I was wondering if my siblings would be offended. So far, no one has spoken up. I spent a week examining my own feelings. By pursing other women, especially so soon after my mother’s death, was he in a way dishonoring my mother’s memory? Should I feel upset or offended? Some small part of me wanted to feel this way, but the other part remembered how absolutely dutiful and loyal my father was during their long marriage. While I am sure their marriage, like all marriages, had its ups and downs, my mother got quite a bargain in my father. He is sober man, cautious with money, steadfast in his devotion, faithful and as devoutly Catholic as she was.
At 79, I am also aware that my father was not going to live forever. How could I not wish him happiness in his final years? Perhaps he will get a reward for his devotion in the heaven he hopes to get to someday. Meanwhile, I see no reason why he should not have a bit of a reward while he is still alive and in reasonably good health. Therefore, I wished him luck. So far though he is finding that these late in life relationships challenging. While I think he harbors ideas of another marriage, I doubt many of the widows he is gently pursing feel this way. They are settled in their apartments. Their wills are signed, sealed and notarized. Their children are probably not anxious to have him inherit any of it. Time will tell whether another marriage is in his future. Nevertheless, I can see why he is interested. After 55 years of marriage, six months of being a bachelor must still be a disconcerting feeling. He dutifully took care of my mother, but she also dutifully took care of him. Even during his short stint in the Navy, someone else did his laundry. He lived at home while he went to college. He is used to having a woman take care of him. His current state is exceedingly unnatural.
On the other hand, my wife is having mixed feelings. She sees my father as the father she never had. (Her father left home when she was six, and divorced her mother at age eight.) While she loves him as much as any of us, I think in some ways she thinks by pursuing women, especially so soon after my mother’s death, he is dishonoring her and their marriage. They were after all devout Catholics. Catholics believe in marriage for life. How could he consider someone else after so much time loving just one woman? I think she is wondering how someone in such a devoted marriage like his could move on so quickly.

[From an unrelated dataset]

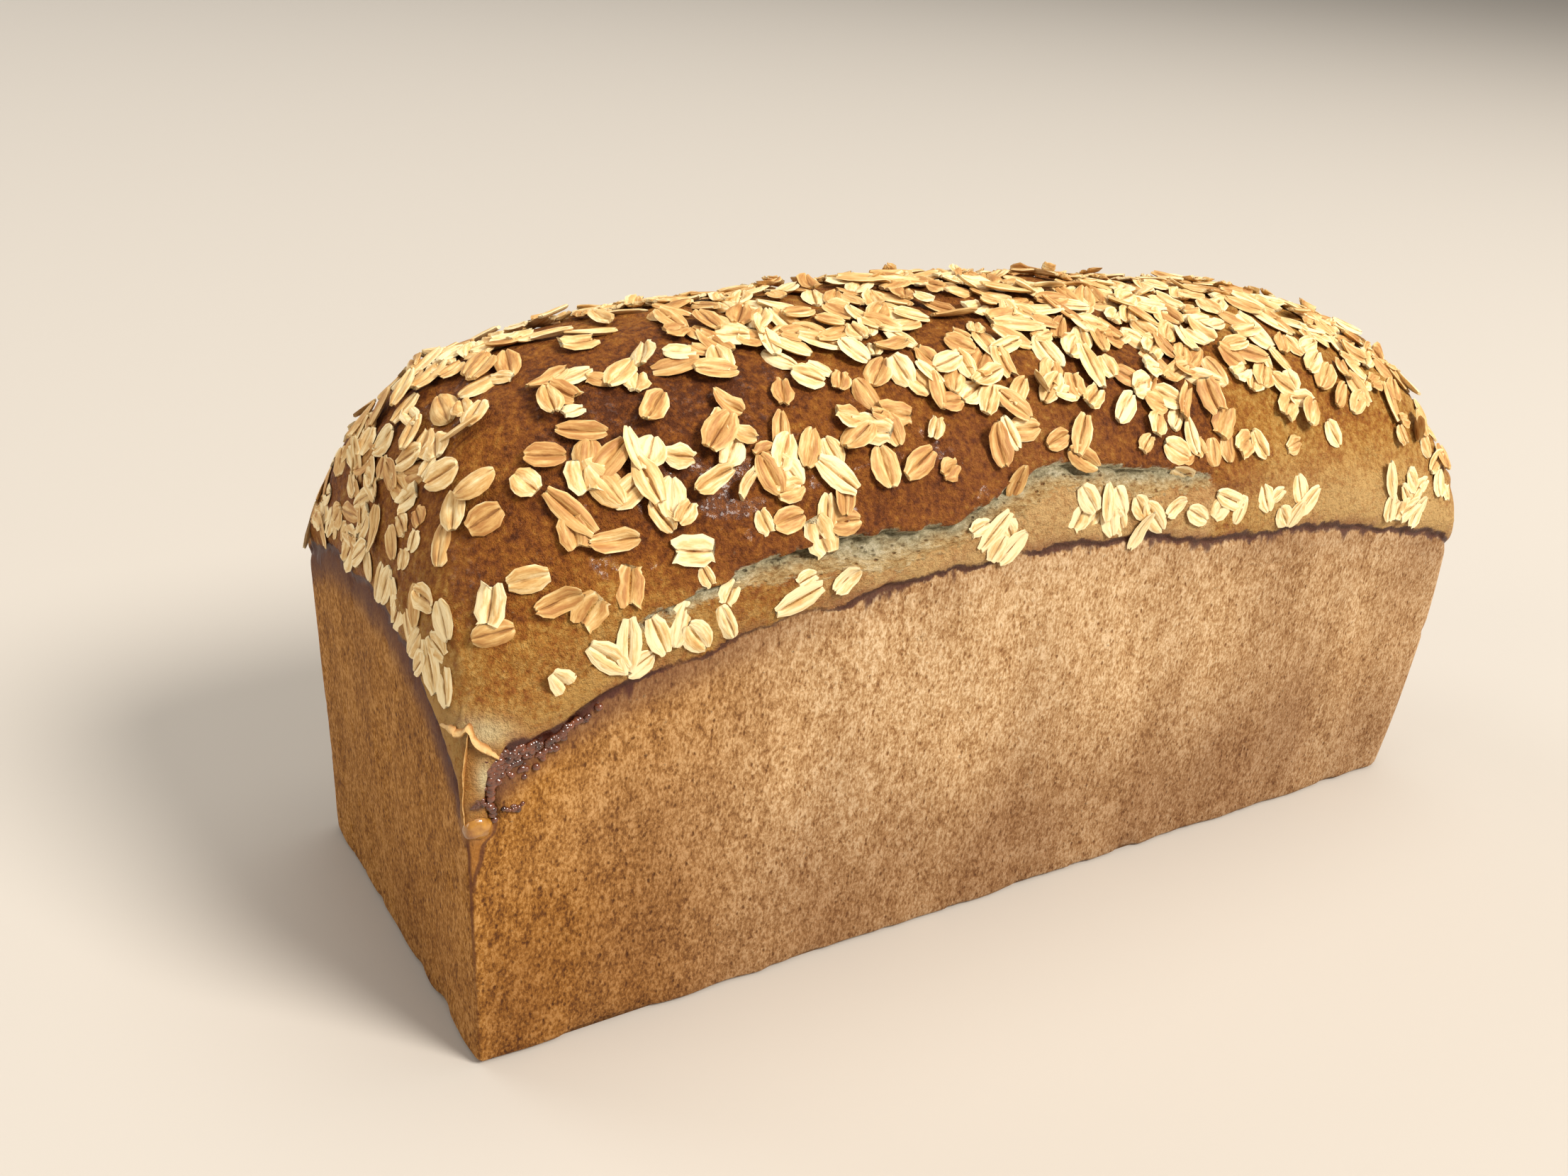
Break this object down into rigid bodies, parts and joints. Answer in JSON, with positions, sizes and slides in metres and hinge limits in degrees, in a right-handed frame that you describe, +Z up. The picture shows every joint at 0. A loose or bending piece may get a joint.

Yet he has moved on. In fact, I think all my siblings have moved on. We are still touched daily by the memories of our mother. However, life did not stop when she died. It kept moving on and we were still caught in its vortex. Bills still had to be paid. Our children and significant others still had to be dealt with. We honor my mother, in a way, by choosing life, for she was always a woman in motion. She would want us to do move on. Perhaps that is why while I still miss my mother, it took me only a few weeks to work through the bulk of my grief.
Life is about living. Our ends will come soon enough. For now, simply enjoying being alive and healthy seems a fitting way to celebrate and honor my mother’s remarkable life.